An action group is a set of callable functions exposed to the agent, defined either by an OpenAPI 3.0 schema or a function-detail schema. Each action is backed by a Lambda function (or by return-of-control on the client side). When the agent decides to call an action, Bedrock invokes the Lambda with the parsed parameters, captures the response, and feeds it back into the next reasoning step. Keep action descriptions and parameter docs precise — the agent's tool selection is only as good as those strings.
Return-of-control (RoC) lets the agent pause and hand the tool invocation back to the caller instead of running a Lambda. The InvokeAgent response contains the chosen action and parameters; your client executes it (often in a different VPC, on-prem, or in an existing microservice) and replies in the next turn with the result. Use RoC when the tool already exists outside AWS, when latency-sensitive code shouldn't take a Lambda cold start, or when the caller has security context (a user's OAuth token) that shouldn't be handed to a Lambda role.
Enable trace in InvokeAgent — the response stream includes preProcessingTrace, orchestrationTrace, and postProcessingTrace with the model's rationale, the chosen action, and the observation at every step. Common fixes: tighten action descriptions, add few-shot examples to the agent instruction, narrow parameter schemas, or use advanced prompt overrides to inject custom orchestration prompts. For systematic evaluation, replay a fixture set of user queries through the agent and assert on which action group was called.

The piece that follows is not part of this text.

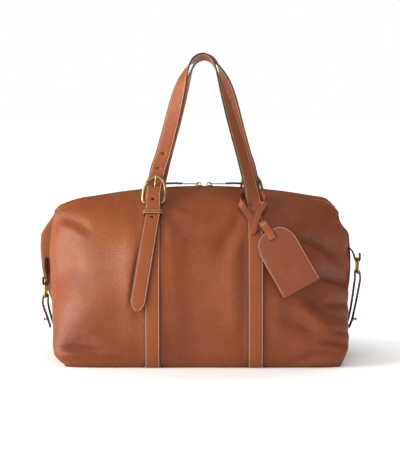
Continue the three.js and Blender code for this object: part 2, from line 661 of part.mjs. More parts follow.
function endStrap(where) {
  const { end, ringTop } = where;
  const x = ringX(where);
  const low = ringTop - RING_HIGH;
  const footT = END_STRAP_FOOT / EAR_HEIGHT;
  const valley = end * (halfLength(end, footT) - foldDepth(footT) + 1.9);
  const faceIn = vec(-end, 0, 0);
  const faceOut = vec(end, 0, 0);
  const inner = [[vec(valley, 0, END_STRAP_FOOT), faceIn], [vec(valley + end * 1.6, 0, 46), faceIn],
    [vec(mix(valley, x, 0.45), 0, 64), faceIn], [vec(x - end * TAB_WRAP, 0, low - 12), faceIn]];
  const outer = [[vec(x + end * (TAB_WRAP + 0.8), 0, low - 12), faceOut],
    [vec(mix(valley, x, 0.45) + end * 6.4, 0, STUD_Z), faceOut],
    [vec(mix(valley, x, 0.3) + end * 5, 0, STUD_Z - 14), faceOut]];
  const stations = [...inner, ...roundBar(x, low, end, -1), ...outer];
  return strap(stations.map((s) => s[0]), stations.map((s) => s[1]), END_STRAP_WIDTH - 2, 2);
}

function endStud(where) {
  const { end, ringTop } = where;
  const x = ringX(where);
  const footT = END_STRAP_FOOT / EAR_HEIGHT;
  const valley = end * (halfLength(end, footT) - foldDepth(footT) + 1.9);
  const seat = mix(valley, x, 0.45) + end * (6.4 + 2);
  const profile = [[0, 0], [3.6, 0], [3.6, 0.8], [1.4, 1.2], [1.4, 2.4], [2.6, 3.6], [2.2, 5], [0, 5.8]]
    .map(([r, h]) => new THREE.Vector2(r, h));
  const lean = Math.atan2(Math.abs(x - valley) * 0.5, ringTop - RING_HIGH - 12 - STUD_Z + 14);
  const stud = new THREE.LatheGeometry(profile, 12).rotateZ(end * -Math.PI / 2);
  return stud.rotateY(end * lean * 0.4).translate(seat, 0, STUD_Z);
}

// ---- luggage tag --------------------------------------------------------------------------------
const TAG_WIDE = 64;
const TAG_LONG = 104;
const TAG_LAYER = 1.6;
const TAG_STRAP_WIDTH = 11;
const TAG_STRAP_THICK = 1.6;
const tagTop = vec(103, -103.5, 219);
const tagDown = vec(54, -31, -95).normalize();
const tagAcross = vec(0.848, 0, 0.53);
tagAcross.addScaledVector(tagDown, -tagAcross.dot(tagDown)).normalize();
const tagOut = vec(0, 0, 0).crossVectors(tagDown, tagAcross).normalize();
const onTag = (across, down, out) => tagTop.clone()
  .addScaledVector(tagAcross, across)
  .addScaledVector(tagDown, down)
  .addScaledVector(tagOut, out);

// shoulders are big quarter ellipses, the lower corners small rounds
function tagLayer(out) {
  const half = TAG_WIDE / 2;
  const shape = new THREE.Shape();
  shape.moveTo(-half + 2, TAG_LONG);
  shape.lineTo(half - 2, TAG_LONG);
  shape.quadraticCurveTo(half, TAG_LONG, half, TAG_LONG - 2);
  shape.lineTo(half, 34);
  shape.bezierCurveTo(half, 16, 24, 2, 9, 0);
  shape.lineTo(-9, 0);
  shape.bezierCurveTo(-24, 2, -half, 16, -half, 34);
  shape.lineTo(-half, TAG_LONG - 2);
  shape.quadraticCurveTo(-half, TAG_LONG, -half + 2, TAG_LONG);
  const options = { depth: TAG_LAYER, bevelEnabled: false, curveSegments: 7 };
  const layer = new THREE.ExtrudeGeometry(shape, options);
  const placed = new THREE.Matrix4().makeBasis(tagAcross.clone().negate(), tagDown, tagOut);
  placed.setPosition(onTag(0, 0, out));
  return layer.applyMatrix4(placed);
}

// the tab is sewn to the tag's face and folds back over the end of the tag strap
function tagTab() {
  const front = TAG_LAYER + 0.3 + TAG_STRAP_THICK / 2;
  const path = [onTag(-1, 16, front), onTag(-1, 4, front), onTag(-2, -6, front + 1.2),
    onTag(-3, -17, front + 1.6)];
  return strap(path, path.map(() => tagOut), 12, TAG_STRAP_THICK);
}

// The tag strap goes once round the plain side of the front handle and crosses itself in front.
function tagStrap() {
  const face = (x, z, lift) => {
    const t = z / zipHeight(x);
    return [onStrapLine(-1, x, t, lift), outwardAt(x, t)];
  };
  const first = LAY + STRAP_THICK / 2 + 1 + TAG_STRAP_THICK / 2;
  const second = first + TAG_STRAP_THICK + 0.5;
  const keys = [
    face(78, 209, first),
    face(81.5, 224, second),
    face(87, 238, second + 0.4),
    face(96, 250, second + 1),
    [vec(100, -60, 264), vec(1, -0.3, 0)],
    [vec(92, -45.5, 273), vec(0.4, 1, 0)],
    [vec(79, -42.8, 275.5), vec(0, 1, 0)],
    [vec(66, -45.5, 272.5), vec(-0.4, 1, 0)],
    [vec(58.5, -61, 263), vec(-1, -0.3, 0)],
    face(64, 247, first + 1.6),
    face(74, 235, first),
    face(85, 224, first),
    face(91, 216, first),
  ];
  const lift = (k, axis, at) => through(keys.map((s, i) => [i, s[k].getComponent(axis)]), at);
  const steps = (keys.length - 1) * 3;
  const at = (k, i) => vec(lift(k, 0, i / 3), lift(k, 1, i / 3), lift(k, 2, i / 3));
  const path = Array.from({ length: steps + 1 }, (_, i) => at(0, i));
  const outward = Array.from({ length: steps + 1 }, (_, i) => at(1, i).normalize());
  const width = (s) => TAG_STRAP_WIDTH * (s > 0.04 ? 1 : mix(0.5, 1, s / 0.04));
  return strap(path, outward, width, TAG_STRAP_THICK);
}

// ---- materials and assembly ---------------------------------------------------------------------
const leather = () => new THREE.MeshStandardMaterial({ color: 0xa5633f, roughness: 0.55, metalness: 0 });
const darkLeather = () => new THREE.MeshStandardMaterial({ color: 0x8a4f30, roughness: 0.6, metalness: 0 });
const brass = () => new THREE.MeshStandardMaterial({ color: 0xb08a3c, roughness: 0.35, metalness: 1 });
const tapeCloth = () => new THREE.MeshStandardMaterial({ color: 0x4a2e20, roughness: 0.9, metalness: 0 });
const liningCloth = () => new THREE.MeshStandardMaterial({ color: 0xb9a68a, roughness: 0.95, metalness: 0 });
const board = () => new THREE.MeshStandardMaterial({ color: 0x5a4a3c, roughness: 0.9, metalness: 0 });

const bag = new THREE.Group();
const add = (name, geometry, material, parent = bag) => {
  const mesh = new THREE.Mesh(geometry, material);
  mesh.name = name;
  parent.add(mesh);
  return mesh;
};

add('front_panel', panel(-1), leather());
add('back_panel', panel(1), leather());
add('left_gusset', gusset(-1), leather());
add('right_gusset', gusset(1), leather());
add('base_panel', basePanel(), darkLeather());
add('base_board', baseBoard(), board());
add('lining', lining(), liningCloth());

add('zip_tape_front', zipTape(-1), tapeCloth());
add('zip_tape_back', zipTape(1), tapeCloth());
add('zip_teeth_front', zipTeeth(-1), brass());
add('zip_teeth_back', zipTeeth(1), brass());

const SLIDER_REST = 8.5;
for (const [name, end] of [['left', -1], ['right', 1]]) {
  const ride = new THREE.Group();
  ride.position.set(end * SLIDER_REST, 0, zipHeight(SLIDER_REST));
  ride.rotation.z = end < 0 ? Math.PI : 0;
  bag.add(ride);
  add(`zip_slider_${name}`, sliderBody(), brass(), ride);
  add(`zip_pull_${name}`, pullBar(), brass(), ride);
  add(`zip_puller_${name}`, puller(), leather(), ride);
  add(`zip_end_tab_${name}`, zipEndTab(end), leather());
}

add('left_body_strap', leftBodyStrap(), leather());
add('right_body_strap', rightBodyStrap(), leather());

const buckled = {
  handle: [handle(), leather],
  handle_throat: [throat(), leather],
  handle_tail: [tail(), leather],
  keeper: [keeper(), leather],
  buckle_frame: [buckleFrame(), brass],
  buckle_prong: [prong(), brass],
};
for (const [name, [geometry, material]] of Object.entries(buckled)) {
  add(`front_${name}`, geometry, material());
  add(`back_${name}`, frontToBack(geometry), material());
}

for (const [name, where] of Object.entries(ENDS)) {
  add(`${name}_end_tab`, endTab(where), leather());
  add(`${name}_end_ring`, endRing(where), brass());
  add(`${name}_end_strap`, endStrap(where), darkLeather());
  add(`${name}_end_stud`, endStud(where), brass());
}

add('tag_strap', tagStrap(), leather());
add('tag_tab', tagTab(), leather());
add('tag_front', tagLayer(0), leather());
add('tag_back', tagLayer(-TAG_LAYER - 0.4), leather());

export default bag;
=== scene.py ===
import math

import bmesh
import bpy
import numpy as np
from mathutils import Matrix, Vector, noise


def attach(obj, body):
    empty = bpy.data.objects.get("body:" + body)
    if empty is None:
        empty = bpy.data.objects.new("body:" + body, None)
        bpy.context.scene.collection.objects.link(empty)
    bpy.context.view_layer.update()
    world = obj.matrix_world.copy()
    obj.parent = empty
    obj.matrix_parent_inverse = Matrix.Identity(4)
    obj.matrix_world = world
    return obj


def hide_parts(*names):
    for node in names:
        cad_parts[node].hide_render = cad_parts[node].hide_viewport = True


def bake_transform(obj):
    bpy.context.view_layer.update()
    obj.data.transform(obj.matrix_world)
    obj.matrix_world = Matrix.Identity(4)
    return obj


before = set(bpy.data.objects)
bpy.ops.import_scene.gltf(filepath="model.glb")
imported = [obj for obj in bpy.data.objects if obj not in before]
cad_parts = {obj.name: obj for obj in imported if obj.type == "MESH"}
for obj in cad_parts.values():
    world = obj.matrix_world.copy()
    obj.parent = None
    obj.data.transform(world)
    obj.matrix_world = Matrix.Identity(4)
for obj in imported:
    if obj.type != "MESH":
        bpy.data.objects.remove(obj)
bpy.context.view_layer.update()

# ---- camera -------------------------------------------------------------------------------------
# The eye is above the zip and below the top of the handles, almost three metres off, with a long
# lens, and looks down a little.
camera_data = bpy.data.cameras.new("camera")
camera_data.sensor_width = 36
camera_data.lens = 130.2
camera = bpy.data.objects.new("camera", camera_data)
bpy.context.scene.collection.objects.link(camera)
look_down, distance, aim_height = math.radians(4.5), 2.74, 0.2113
aside = -0.0064
camera.location = (aside, -distance * math.cos(look_down), aim_height + distance * math.sin(look_down))
camera.rotation_euler = (math.pi / 2 - look_down, 0, 0)
bpy.context.scene.camera = camera

# ---- body leather -------------------------------------------------------------------------------
# One soft hide, full grain and lightly milled, so its pebbles are small and its folds are round.
# Tanned a warm tan, with painted shade in its folds and pebble valleys and painted light on raised places.


def shader_group(name, inputs, outputs):
    """An empty shader node group with these sockets, and its two end nodes."""
    group = bpy.data.node_groups.new(name, "ShaderNodeTree")
    for label, kind, value in inputs:
        socket = group.interface.new_socket(label, in_out="INPUT", socket_type=kind)
        if value is not None:
            socket.default_value = value
    for label, kind in outputs:
        group.interface.new_socket(label, in_out="OUTPUT", socket_type=kind)
    return group, group.nodes.new("NodeGroupInput"), group.nodes.new("NodeGroupOutput")


def node(tree, kind, inputs=None, **settings):
    """A node with its settings made, and each input given a value or linked from a socket."""
    made = tree.nodes.new(kind)
    for key, value in settings.items():
        setattr(made, key, value)
    for key, value in (inputs or {}).items():
        if isinstance(value, bpy.types.NodeSocket):
            tree.links.new(value, made.inputs[key])
        else:
            made.inputs[key].default_value = value
    return made


def pebbled_grain():
    """Small rounded pebbles with narrow valleys between them, and fine pores on top."""
    group, ins, outs = shader_group(
        "pebbled grain",
        [("Vector", "NodeSocketVector", None), ("Pebbles per metre", "NodeSocketFloat", 700.0)],
        [("Height", "NodeSocketFloat"), ("Valleys", "NodeSocketFloat")],
    )
    place, density = ins.outputs["Vector"], ins.outputs["Pebbles per metre"]
    drift = node(group, "ShaderNodeTexNoise", {"Vector": place, "Scale": 260.0, "Detail": 2.0})
    pushed = node(group, "ShaderNodeVectorMath", {0: drift.outputs["Color"], 1: (0.5, 0.5, 0.5)},
                  operation="SUBTRACT")
    small = node(group, "ShaderNodeVectorMath", {0: pushed.outputs[0], "Scale": 0.0016}, operation="SCALE")
    moved = node(group, "ShaderNodeVectorMath", {0: place, 1: small.outputs[0]}, operation="ADD")
    cells = node(group, "ShaderNodeTexVoronoi", {
        "Vector": moved.outputs[0], "Scale": density, "Smoothness": 0.35}, feature="SMOOTH_F1")
    dome = node(group, "ShaderNodeMapRange", {
        "Value": cells.outputs["Distance"], "From Min": 0.12, "From Max": 0.72, "To Min": 1.0, "To Max": 0.0},
        interpolation_type="SMOOTHSTEP")
    pores = node(group, "ShaderNodeTexNoise", {"Vector": place, "Scale": 2600.0, "Detail": 2.0})
    fine = node(group, "ShaderNodeMath", {0: pores.outputs["Fac"], 1: 0.22}, operation="MULTIPLY")
    height = node(group, "ShaderNodeMath", {0: dome.outputs[0], 1: fine.outputs[0]}, operation="ADD")
    valley = node(group, "ShaderNodeMapRange", {"Value": dome.outputs[0], "From Min": 0.0, "From Max": 0.45,
                                                "To Min": 1.0, "To Max": 0.0})
    group.links.new(height.outputs[0], outs.inputs["Height"])
    group.links.new(valley.outputs[0], outs.inputs["Valleys"])
    return group


def mix_colour(tree, share, first, second):
    """A colour mix. Each of its three inputs is a socket or a value."""
    made = tree.nodes.new("ShaderNodeMix")
    made.data_type = "RGBA"
    for slot, value in ((0, share), (6, first), (7, second)):
        if isinstance(value, bpy.types.NodeSocket):
            tree.links.new(value, made.inputs[slot])
        else:
            made.inputs[slot].default_value = value
    return made.outputs[2]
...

Step Functions wins when the workflow is deterministic — fixed branching, parallel fan-out, retries with backoff, human approval steps, long-running waits — and the model is one of many participants rather than the orchestrator. LangGraph wins when you need fine-grained control of node transitions, multi-agent supervisor topologies, custom memory stores, or portability across providers (OpenAI + Bedrock + local). Bedrock Agents wins when the workflow genuinely needs LLM-driven planning and you want the lowest code footprint.
Use agent versions (immutable snapshots) and aliases (mutable pointers) — applications call the alias, so promotion is a metadata flip and rollback is instantaneous. Wire the agent into a CI pipeline that runs a regression eval suite (golden traces, tool-selection accuracy, hallucination rate via LLM-as-judge) against a candidate version before swapping the PROD alias. Stream traces to CloudWatch Logs and ship to OpenSearch or Datadog for per-turn latency, tool-call distribution, and error budgets. Pair with a Bedrock Guardrail attached at the agent level so policy is enforced even if the prompt regresses.